# Stupid Question-- About Air



## MrPicklesCC (Mar 23, 2021)

Alrighty, so this may be extremely stupid but I feel like I am missing something. 

I am using a 3x3 Grow Tent that has a Vent on the back that can be Covered and Uncovered... Is it recommended to always leave this open? Is that how you get your air exchange? I was worried about having it open during Dark Periods.  

I will have 1 or 2 oscillating fans inside my Grow Tent but I didnt know if I needed to have a port open and have a fan specifically blowing in outside air.

So I guess the 2 big questions here are 1) When to cover and uncover the Ventilation Port on the back of the Tent (the rectangle port) 2) During "Dark Periods," does the Vent need covered? (im guessing so since some light might get in) and if so then how does AIR get in during this time?

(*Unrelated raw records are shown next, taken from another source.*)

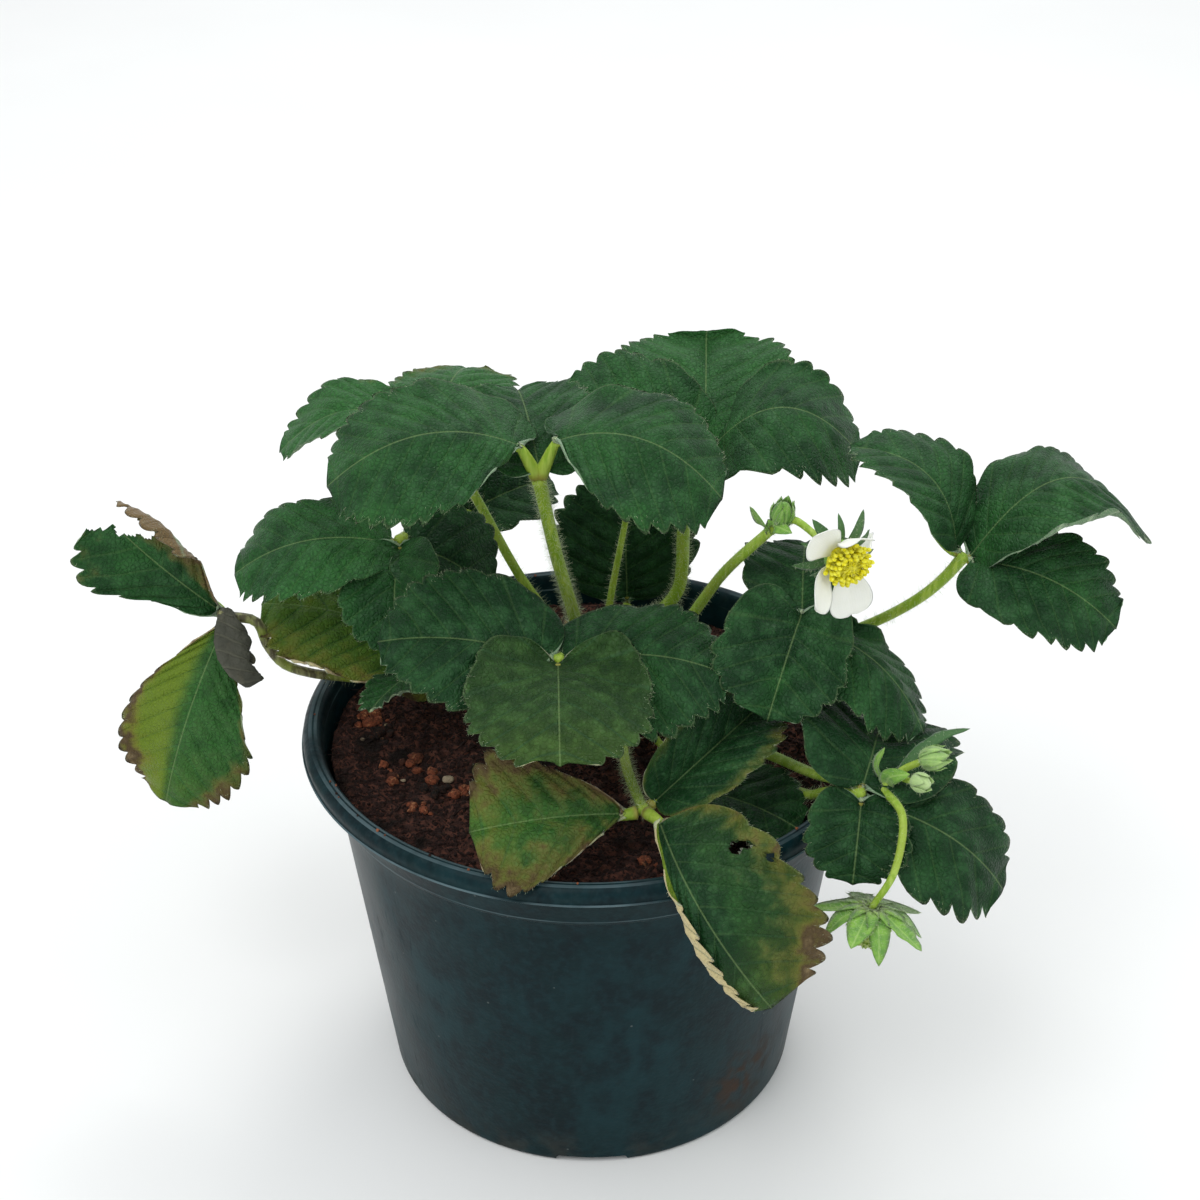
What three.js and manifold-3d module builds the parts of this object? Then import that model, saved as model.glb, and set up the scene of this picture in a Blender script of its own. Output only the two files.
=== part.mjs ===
// A strawberry plant in a round plastic nursery pot.
// Millimetres, +Z up. The origin is the middle of the pot's underside, which stands on z = 0.
// The plant faces -Y: its open flower, its young fruit and its two lowest leaves are on that side.
import * as THREE from 'three';
import { mergeVertices } from 'three/addons/utils/BufferGeometryUtils.js';
import Module from 'manifold-3d';

const wasm = await Module();
wasm.setup();

// ---------------------------------------------------------------- driving dimensions

const GAP = 0.35; // left between pieces that touch

const POT = {
  height: 113.6,
  lipRadius: 80, // outermost edge of the rolled lip
  lipDepth: 5, // from the lip's crest to its lower edge
  crestRadius: 76.6, // top of the lip
  collarRadius: 75.6, // just under the lip
  ledgeHeight: 98, // where the collar steps in to the wall
  ledgeRadius: 73.2,
  ledgeStep: 1.8,
  baseRadius: 59,
  wall: 1.7,
  floor: 4.4,
  footChamfer: 1.6,
  sides: 56,
};

const DRAIN = {
  channels: 4,
  width: 20,
  depth: 2.2,
  innerEnd: 24, // the channels stop here, so the middle of the base is flat
  holeRadius: 4,
  holeFromCentre: 46,
  holeSides: 16,
};

const MIX = {
  surface: 103, // height of the potting mix at the crown
  swell: 1.1, // height of its low mounds
  clearance: 0.5, // to the pot's wall
  rings: 6,
};

const CROWN = { x: 3, y: 26, radius: 11, height: 10, rings: 5, sides: 20 };

const SHEET = { thick: 0.8, columns: 4, rows: 7 }; // how a leaflet is divided
const LEAFLET_NECK = 0.8; // half the width of a leaflet's own stem
const PETAL = { thick: 0.5, length: 14, width: 13, columns: 4, rows: 4 };
const SEPAL = { thick: 0.5, columns: 2, rows: 3 };
const STALK_SIDES = 8;
const STALK_STEP = 8; // mm between the rings of a stalk

// ---------------------------------------------------------------- materials

const material = (color, roughness) =>
  new THREE.MeshStandardMaterial({ color, roughness, metalness: 0 });

const MATERIALS = {
  pot: material('#22333a', 0.45),
  mix: material('#3a221c', 1),
  leaf: material('#24502f', 0.6),
  oldLeaf: material('#5f7030', 0.7),
  dryLeaf: material('#77705f', 0.9),
  stalk: material('#93ad45', 0.55),
  darkStalk: material('#4d4a30', 0.7),
  petal: material('#f3f1e6', 0.5),
  centre: material('#e8d52a', 0.8),
  green: material('#8fbb62', 0.6),
};

// ---------------------------------------------------------------- helpers

const v = (p) => new THREE.Vector3(...p);
const radians = THREE.MathUtils.degToRad;

// A geometry as a manifold solid, for joining and cutting.
function toSolid(geometry) {
  const bare = geometry.clone();
  bare.deleteAttribute('normal');
  bare.deleteAttribute('uv');
  const merged = mergeVertices(bare, 1e-3);
  return new wasm.Manifold(new wasm.Mesh({
    numProp: 3,
    vertProperties: new Float32Array(merged.attributes.position.array),
    triVerts: new Uint32Array(merged.index.array),
  }));
}

// A manifold solid as a geometry again.
function toGeometry(solid) {
  const mesh = solid.getMesh();
  const geometry = new THREE.BufferGeometry();
  geometry.setAttribute('position', new THREE.BufferAttribute(mesh.vertProperties, 3));
  geometry.setIndex(new THREE.BufferAttribute(mesh.triVerts, 1));
  return geometry.toNonIndexed();
}

// Half the width of a sheet at t, from 0 at its base to 1 at its tip, as a share of its full half width.
function outlineShare(t, widest) {
  if (t <= widest) return Math.sin((Math.PI / 2) * (t / widest)) ** 0.9;
  return Math.cos((Math.PI / 2) * 0.88 * ((t - widest) / (1 - widest))) ** 0.7;
}

// A thin closed sheet, such as a leaflet, a petal or a sepal.
// It runs from base to tip, face is the way its upper side looks, arch lifts its middle towards face,
// and fold, in degrees, lifts both halves out of its plane: a valley where positive, a roof where negative.
// A leaflet has a short narrow stem of its own, its first row, which ends at from. shares widen or narrow
// its left and right halves.
function sheetGeometry(shape) {
  const { base, tip, face, width, arch = 0, fold = 0, widest = 0.58, stem = 0 } = shape;
  const [leftShare, rightShare] = shape.shares ?? [1, 1];
  const { thick, columns, rows } = { ...SHEET, ...shape.grid };
  const neck = shape.neck ?? LEAFLET_NECK;
  const root = v(base);
  const start = shape.from ? v(shape.from) : root.clone().lerp(v(tip), stem / root.distanceTo(v(tip)));
  const stemRows = start.equals(root) ? 0 : 1;
  const length = start.distanceTo(v(tip));
  const along = v(tip).sub(start).normalize();
  const up = v(face).addScaledVector(along, -v(face).dot(along)).normalize();
  const across = new THREE.Vector3().crossVectors(along, up);
  const geometry = new THREE.BoxGeometry(1, 1, 1, columns, rows, 1);
  const position = geometry.attributes.position;
  for (let i = 0; i < position.count; i += 1) {
    const s = position.getX(i) * 2;
    const row = Math.round((position.getY(i) + 0.5) * rows);
    const inStem = row < stemRows;
    const t = inStem ? 0 : (row - stemRows) / (rows - stemRows);
    const share = s < 0 ? leftShare : rightShare;
    const half = Math.max(neck, share * (width / 2) * outlineShare(t, widest));
    const rise = arch * 4 * t * (1 - t)
      + Math.abs(s) * half * Math.sin(radians(fold))
      + position.getZ(i) * thick;
    const point = (inStem ? root : start).clone()
      .addScaledVector(along, length * t)
      .addScaledVector(across, s * half * Math.cos(radians(fold)))
      .addScaledVector(up, rise);
    position.setXYZ(i, point.x, point.y, point.z);
  }
  return geometry;
}

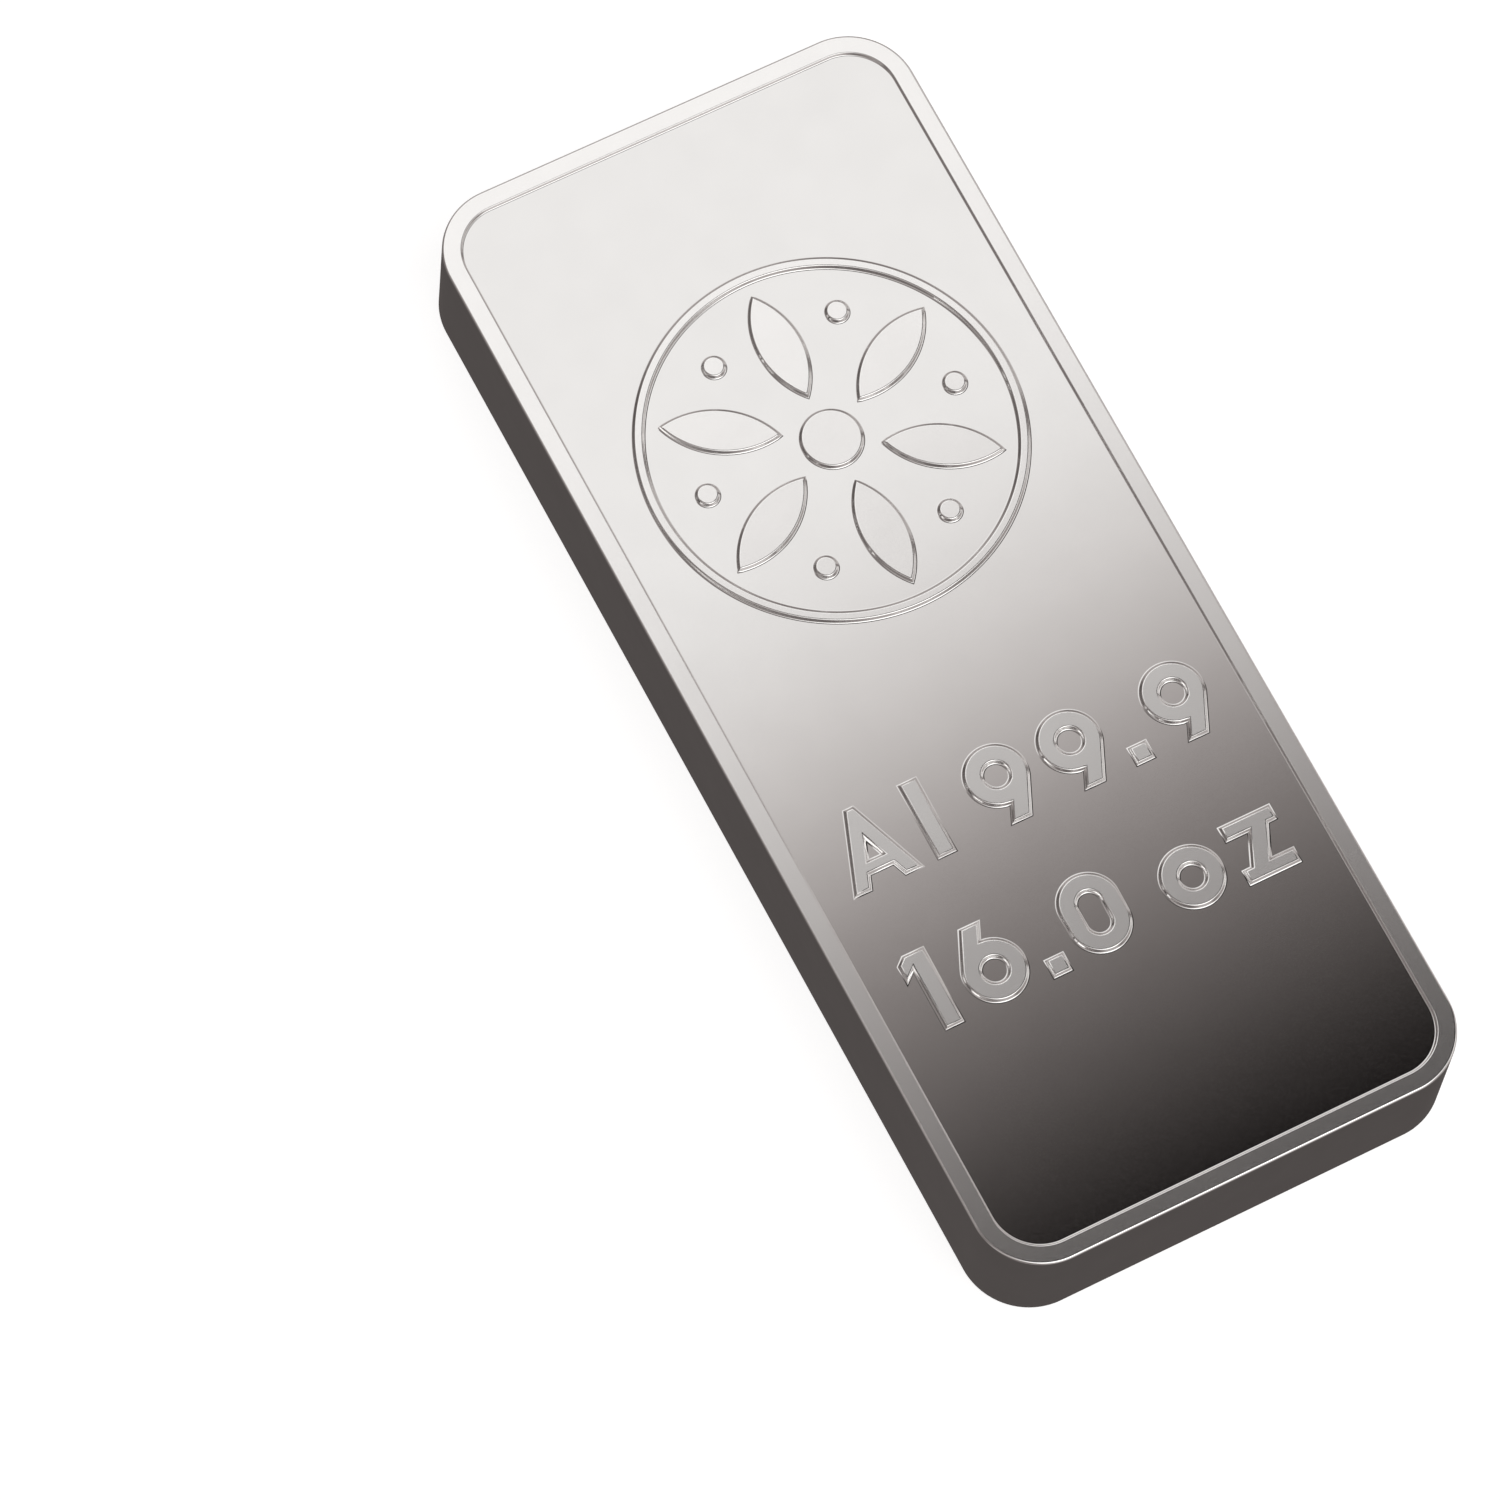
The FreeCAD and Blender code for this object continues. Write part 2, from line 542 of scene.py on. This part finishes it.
bar = strike(make_blank(), make_relief())
finish_bar(bar)

# ------------------------------------------------------------- materials


def paint(code):
    """An sRGB hex colour as the linear RGBA that the shaders use."""
    values = [int(code[start : start + 2], 16) / 255 for start in (1, 3, 5)]
    linear = [v / 12.92 if v <= 0.04045 else ((v + 0.055) / 1.055) ** 2.4 for v in values]
    return (*linear, 1.0)


def add_node(tree, kind, settings=None, links=None):
    """Adds a node, sets its properties and sockets by name or number, and links into it."""
    node = tree.nodes.new(kind)
    for name, value in (settings or {}).items():
        if isinstance(name, str) and hasattr(node, name):
            setattr(node, name, value)
        else:
            node.inputs[name].default_value = value
    for name, source in (links or {}).items():
        tree.links.new(source, node.inputs[name])
    return node


def grained_metal(name, colours, roughness, grain, height, stretch=(1.0, 1.0, 1.0)):
    """Bare metal whose colour, roughness and surface all follow one grain.

    The grain is its size in metres, and stretch draws it out along an axis.
    """
    material = bpy.data.materials.new(name)
    material.use_nodes = True
    tree = material.node_tree
    shader = tree.nodes["Principled BSDF"]
    shader.inputs["Metallic"].default_value = 1.0

    place = add_node(tree, "ShaderNodeTexCoord")
    drawn = add_node(
        tree,
        "ShaderNodeMapping",
        {"Scale": [1 / (grain * along) for along in stretch]},
        {"Vector": place.outputs["Object"]},
    )
    fine = add_node(
        tree,
        "ShaderNodeTexNoise",
        {"Scale": 1.0, "Detail": 2.0, "Roughness": 0.55},
        {"Vector": drawn.outputs["Vector"]},
    )
    cloud = add_node(
        tree,
        "ShaderNodeTexNoise",
        {"Scale": 1 / CLOUD_SIZE, "Detail": 3.0, "Roughness": 0.5},
        {"Vector": place.outputs["Object"]},
    )
    tint = add_node(
        tree,
        "ShaderNodeMix",
        {"data_type": "RGBA", 6: paint(colours[0]), 7: paint(colours[1])},
        {0: cloud.outputs["Fac"]},
    )
    tree.links.new(tint.outputs[2], shader.inputs["Base Color"])
    spread = add_node(
        tree,
        "ShaderNodeMapRange",
        {"From Min": 0.3, "From Max": 0.7, "To Min": roughness[0], "To Max": roughness[1]},
        {"Value": fine.outputs["Fac"]},
    )
    tree.links.new(spread.outputs["Result"], shader.inputs["Roughness"])
    bump = add_node(
        tree,
        "ShaderNodeBump",
        {"Strength": 1.0, "Distance": height},
        {"Height": fine.outputs["Fac"]},
    )
    tree.links.new(bump.outputs["Normal"], shader.inputs["Normal"])
    return material


# Soft patches a few millimetres across, where the die pressed a little harder.
CLOUD_SIZE = 0.006

# Aluminium struck by a polished die: nearly a mirror, with a whisper of grain
# that keeps long reflections soft. The grain is drawn at 0.3 mm, coarser than
# the real one, so that it shows.
panel_metal = grained_metal(
    "struck_aluminium_smooth_panel", ("#E5E4E3", "#EBEAE9"), (0.045, 0.065), 0.0003, 1e-7
)

# Aluminium under the lightly blasted rim and emblem of the die: paler and softer
# than the panel, so they read as raised even where their edges are faint.
relief_metal = grained_metal(
    "struck_aluminium_matt_relief", ("#F4F3F2", "#FBFAF9"), (0.125, 0.15), 0.00025, 4e-7
)

# Aluminium struck by the etched letters of the die: the palest and dullest, with
# a fine even frost that lets the words stand out from the dark end of the panel.
letter_metal = grained_metal(
    "struck_aluminium_frosted_letters", ("#F3F2F1", "#FBFAF9"), (0.16, 0.19), 0.00022, 8e-7
)

# Aluminium that slid along the die's wall: satin, with faint level drag lines
# that run round the bar's four sides. They are drawn 0.3 mm apart, coarser than
# the real ones.
side_metal = grained_metal(
    "drawn_aluminium_satin_side",
    ("#DFDEDD", "#ECEBEA"),
    (0.16, 0.25),
    0.0003,
    1.5e-6,
    stretch=(40.0, 40.0, 1.0),
)

# The part of the upper panel that holds the two rows of letters.
LETTERS_LOW = (-29.0, -60.0)
LETTERS_HIGH = (29.0, 0.0)


def among_letters(x, y, z):
    return (
        LETTERS_LOW[0] < x < LETTERS_HIGH[0]
        and LETTERS_LOW[1] < y < LETTERS_HIGH[1]
        and z > THICKNESS / 2
    )


def dress(bar):
    """Gives each face of the bar the finish that its part of the die left."""
    bar.data.materials.clear()
    for material in (panel_metal, relief_metal, letter_metal, side_metal):
        bar.data.materials.append(material)
    panel_slot, relief_slot, letter_slot, side_slot = range(4)
    for face in bar.data.polygons:
        x, y, z = face.center / MM
        depth = min(z, THICKNESS - z)
        if depth > PANEL_DEPTH + TOUCH:
            face.material_index = side_slot
        elif abs(face.normal.z) > FLAT and depth > PANEL_DEPTH - TOUCH:
            face.material_index = panel_slot
        elif among_letters(x, y, z) and depth < TOUCH:
            face.material_index = letter_slot
        else:
            face.material_index = relief_slot


dress(bar)
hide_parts("ingot")
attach(bar, "root")

# ------------------------------------------------------------- the studio
scene = bpy.context.scene
scene.view_settings.view_transform = "Standard"
scene.view_settings.look = "None"


def make_floor():
    """A lit white sweep: its own glow keeps it near white, and the studio adds a soft shadow."""
    bpy.ops.mesh.primitive_plane_add(size=6.0, location=(0, 0, 0))
    floor = bpy.context.object
    floor.name = "studio_floor"
    material = bpy.data.materials.new("matt_white_lit_floor")
    material.use_nodes = True
    shader = material.node_tree.nodes["Principled BSDF"]
    shader.inputs["Base Color"].default_value = paint("#BEBEBE")
    shader.inputs["Roughness"].default_value = 1.0
    shader.inputs["Specular IOR Level"].default_value = 0.0
    shader.inputs["Emission Color"].default_value = paint("#FFFFFF")
    shader.inputs["Emission Strength"].default_value = 0.8
    floor.data.materials.append(material)
    floor.visible_glossy = False
    floor.visible_diffuse = False


def make_camera():
    """A long lens above the near left corner, turned a little on its axis."""
    data = bpy.data.cameras.new("camera")
    data.sensor_width = 36.0
    data.lens = 211.94
    camera = bpy.data.objects.new("camera", data)
    bpy.context.collection.objects.link(camera)
    place = Vector((-4.053, -5.072, 15.527)) * WIDTH * MM
    forward = Vector((0.2196, 0.3048, -0.9268)).normalized()
    up = Vector((0.4107, 0.8328, 0.3712))
    right = forward.cross(up).normalized()
    up = right.cross(forward)
    turn = Matrix((right, up, -forward)).transposed()
    camera.matrix_world = Matrix.Translation(place) @ turn.to_4x4()
    scene.camera = camera


# The lights run across the bar a little askew, and are never read nearer to the
# horizon than this height. Dim light is a little warmer than full light.
LIGHT_SKEW = -0.0725
LEAST_HEIGHT = 0.02
DIM_LIGHT = (1.0, 0.88, 0.85, 1.0)
FULL_LIGHT = (1.0, 0.988, 0.978, 1.0)


def make_world():
    """The studio as the metal mirrors it, told by direction.

    Slope is how far a direction leans back from straight up. A broad light stands
    over and behind the bar and feathers out towards the zenith. Then comes a dark
    gap, filled a little on the left, and a softer light in front. The left side is
    dim and the right side half lit. Below the horizon it darkens towards straight
    down. Each fade gives its source, where it starts and ends, and its two levels.
    """
    world = bpy.data.worlds.new("studio")
    world.use_nodes = True
    scene.world = world
    tree = world.node_tree
    background = tree.nodes["Background"]
    toward = add_node(tree, "ShaderNodeTexCoord").outputs["Generated"]
    axes = add_node(tree, "ShaderNodeSeparateXYZ", links={0: toward}).outputs
    x, y, z = axes["X"], axes["Y"], axes["Z"]
    skew = {"operation": "MULTIPLY_ADD", 1: LIGHT_SKEW}
    lean = add_node(tree, "ShaderNodeMath", skew, {0: x, 2: y}).outputs[0]
    above_horizon = {"operation": "MAXIMUM", 1: LEAST_HEIGHT}
    height = add_node(tree, "ShaderNodeMath", above_horizon, {0: z}).outputs[0]
    divide = {"operation": "DIVIDE"}
    slope = add_node(tree, "ShaderNodeMath", divide, {0: lean, 1: height}).outputs[0]

    fades = {
        "back_feather": (slope, 0.229, 0.315, 0.0, 0.45),
        "back_core": (slope, 0.274, 0.342, 0.0, 0.58),
        "back_end": (slope, 0.45, 1.8, 1.0, 0.5),
        "strip": (slope, -0.05, -0.18, 0.0, 1.65),
        "strip_end": (slope, -0.5, -1.6, 1.0, 0.45),
        "overhead": (x, 0.17, -0.25, 0.0, 0.5),
        "left": (x, -0.5, 0.05, 0.22, 1.0),
        "right": (x, 0.3, 0.54, 1.0, 0.42),
        "left_fill": (x, -0.35, -0.8, 0.0, 0.1),
        "right_fill": (x, 0.45, 0.85, 0.0, 0.22),
        "low": (z, 0.0, 0.5, 0.55, 1.0),
        "left_floor": (x, -0.9, -0.4, 0.38, 1.0),
        "below": (z, -0.85, 0.0, 0.092, 0.4),
        "sky": (z, -0.04, 0.04, 0.0, 1.0),
        "ground": (z, -0.04, 0.04, 1.0, 0.0),
    }
    level = {}
    for name, (source, start, end, first, last) in fades.items():
        settings = {
            "interpolation_type": "SMOOTHSTEP",
            "From Min": start,
            "From Max": end,
            "To Min": first,
            "To Max": last,
        }
        node = add_node(tree, "ShaderNodeMapRange", settings, {"Value": source})
        level[name] = node.outputs["Result"]

    steps = (
        ("back_light", "ADD", "back_feather", "back_core"),
        ("back", "MULTIPLY", "back_light", "back_end"),
        ("front", "MULTIPLY", "strip", "strip_end"),
        ("two_lights", "ADD", "back", "front"),
        ("lights", "MAXIMUM", "two_lights", "overhead"),
        ("sides", "MULTIPLY", "left", "right"),
        ("dimmed", "MULTIPLY", "lights", "sides"),
        ("fill", "ADD", "left_fill", "right_fill"),
        ("filled", "ADD", "dimmed", "fill"),
        ("reach", "MULTIPLY", "filled", "low"),
        ("above", "MULTIPLY", "reach", "sky"),
        ("dim_floor", "MULTIPLY", "below", "left_floor"),
        ("lit_floor", "ADD", "dim_floor", "right_fill"),
        ("floor", "MULTIPLY", "lit_floor", "ground"),
        ("total", "ADD", "above", "floor"),
    )
    for name, operation, first, second in steps:
        links = {0: level[first], 1: level[second]}
        node = add_node(tree, "ShaderNodeMath", {"operation": operation}, links)
        level[name] = node.outputs[0]

    warmth = add_node(
        tree,
        "ShaderNodeMix",
        {"data_type": "RGBA", 6: DIM_LIGHT, 7: FULL_LIGHT},
        {0: level["total"]},
    )
    tree.links.new(warmth.outputs[2], background.inputs["Color"])
    tree.links.new(level["total"], background.inputs["Strength"])


make_floor()
make_camera()
make_world()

I have a 4'' Inline Fan connected to a carbon scrubber that is sucking air OUT of the tent, but nothing that is specifically bringing in fresh air.

Comments, Feedback

Thanks in Advance.


----------



## yooper420 (Mar 23, 2021)

All i've ever used was an exhaust fan with passive inlets. Worked great for the last 9 years.


----------



## ROSTERMAN (Mar 23, 2021)

Those should be one way flaps
Air goes in the flaps open when air stops the flaps should close.


----------



## WeedHopper (Mar 24, 2021)

Never used a tent but my grow room had a vent i made that light couldn't pass thru because of the way i built it. My exhaust fan was in the attic and pulled fresh air in thru my grow room and the stale air out thru a carbon filter. I built my vent where you couldn't look directly thru it and painted the inside black to keep light from reflecting off the walls of the vent. I had negative air pressure in my grow room to a point where the door wouldn't open easy.
The walls of my grow room were made of RMax. It even has white reflective interior walls because of the Rmax.





__





						Redirect Notice
					





					images.app.goo.gl


----------



## MrPicklesCC (Mar 24, 2021)

Haha, I am a little worried about the negative pressure myself but the tent frame is very solid and strong so I guess we shall see. I am hoping to get everything assembled Thursday or Friday (I ordered 2 extra support bars for the top of the Tent so that has caused a short delay) and then run some "Test Runs," after that with the Light and Fan's on just to see what kind of conditions I am working with. I figure I can read everything in the world but a lot of this is going to be Trial and Error and just seeing what conditions I am specifically dealing with inside my tent.


----------



## electricPuha (Mar 28, 2021)

My tent is hard up against wall so tent wall flexes so no light gets in vent but enough air comes in.


----------



## BigJer (Apr 5, 2021)

Plants like fresh air


----------



## Andrew (Apr 28, 2021)

MrPicklesCC said:


> Alrighty, so this may be extremely stupid but I feel like I am missing something.
> 
> I am using a 3x3 Grow Tent that has a Vent on the back that can be Covered and Uncovered... Is it recommended to always leave this open? Is that how you get your air exchange? I was worried about having it open during Dark Periods.
> 
> ...


You need some ducking to put in vent hole then make a bend in it so no light for dark period


----------



## BigJer (Apr 29, 2021)

Just use a piece of ducting and and make one loop on the outside and Bam no light.


----------



## Flushitbro (May 13, 2021)

There are plenty of black carbon filters on the market (try a fish store: filter media, I think it is called) that could be rigged around that area to block out light and still allow air to pass (I think I'm picturing this correctly, but not sure).  In general though, you most definitely need outside air for two reasons 1) too much humidity can build up 2) not enough humidity (potentially) can enter. 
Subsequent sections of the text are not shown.